Mother of a slain woman relieved that her killer is dead, Clarendon JA
Sylvia McKay, the mother of Tasheika McKay, whose throat was slashed by her boyfriend Markland Hayles on Sunday afternoon, says she is relieved at police reports that he had taken his own life.
“Mi feel a little better when I hear seh him hang. At least me and his mother will feel the same pain,” she told the Jamaica Observer late yesterday. “That family can go through what I go through if dem love him like how me love Tasheika.”
She said she was yet to have a meal since she had learned of her 25-year-old's brutal death. The young woman had been eight months pregnant. McKay theorized that she had been attacked while she slept.
“I know the guy good, you affi say a mi house him get up out of go kill mi daughter. But I think him attack her in her sleep because she woulda fight back, him couldn't kill her if she never in her sleep,” said the grieving mother.
He was expected to have been charged with McKay's murder, having confessed to killing her in a caution statement on Sunday. According to Observer sources, Hayles had accused McKay of infidelity and questioned the paternity of the child she was carrying.
Her body was discovered on Sunday by her four-year-old daughter. The child reportedly went next door and told McKay, her maternal grandmother, that her mother was motionless and unresponsive. When the adults checked, the pregnant mother was found on her bed with her throat slashed. According to McKay, the four-year-old is now showing signs of trauma.
“Anytime she take up the phone and see her mother picture is like she turn fool, she just a laugh and a mek up noise; she wasn't like that [before],” said McKay, who will now assume full responsibility for her grandchild. “She understands what is happening and so I took her to the doctor today and she got a tonic. She is now eating.”
McKay has also had to seek medical care and has been advised to seek counseling to help with her grief.
Counselors were in the community yesterday offering support to relatives and other residents.
Yesterday, as the country was still coming to grips with the news that the police had to fire shots in the air to ward off an angry mob that wanted to mete out its justice on Hayles after his girlfriend's murder, word came that he had killed himself while in lock-up.

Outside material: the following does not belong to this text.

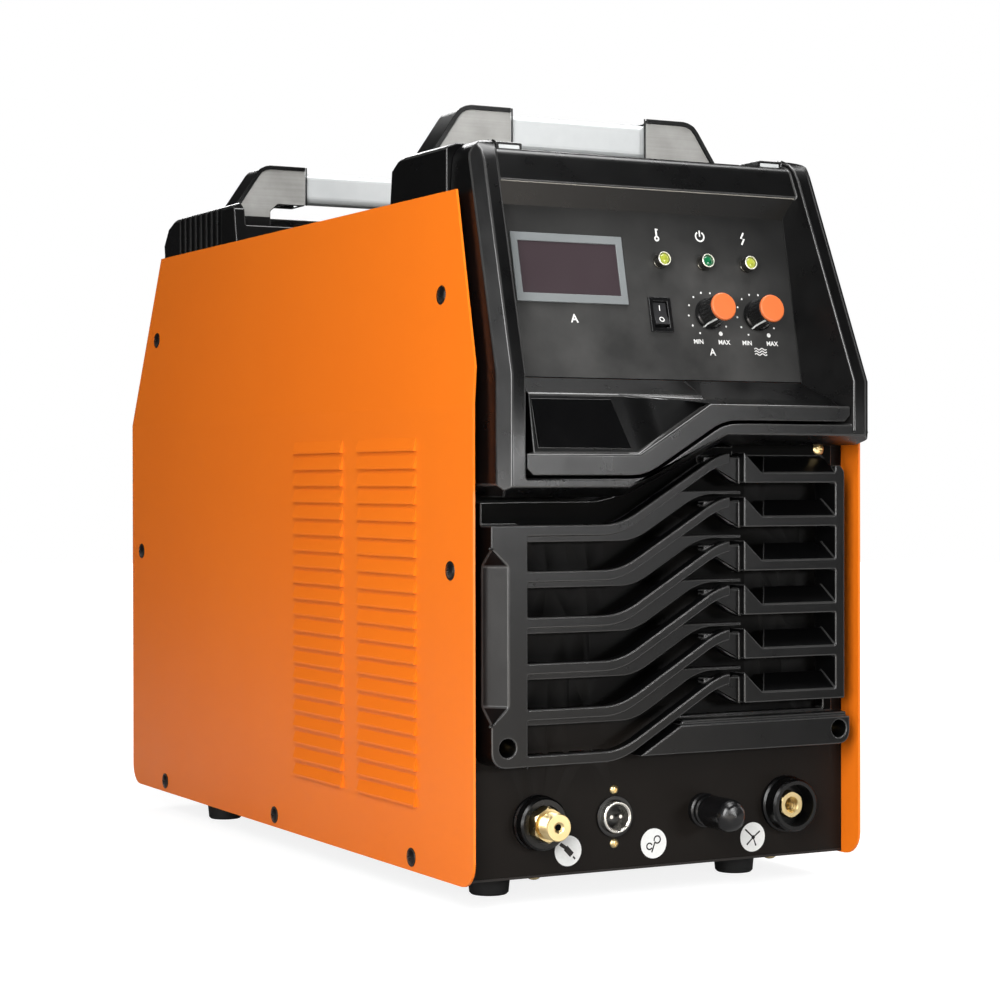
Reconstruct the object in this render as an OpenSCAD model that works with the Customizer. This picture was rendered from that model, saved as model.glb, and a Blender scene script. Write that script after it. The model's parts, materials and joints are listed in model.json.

McKay immediately sought confirmation.
“Mi go straight a May Pen a police station go ask the police and dem say yes and dem tell me what him use which is his merino and something from the toilet bowl,” she said.
But Hayles' mother Clair Bailey is adamant that her son did not take his own life.
“He is my child and I know he did not do it. I don't think he did that. I felt bad when I heard of the tragedy yesterday and I'm still not feeling good,” she told the Observer. “Mi can't feel good no matter what, all when him reach inna him grave me can't feel good because him dead. Everybody is grieving right now, everybody in the district — even the baby— a grieve.”
INDECOM has since launched an investigation into Hayles' death.
According to the police, after being treated for minor injuries inflicted by an angry mob Hayles was placed alone in a cell, in observance of COVID-19 prevention protocols. Police theorize he took his life during the two-hour window between 9:00 and 11:00 Monday morning.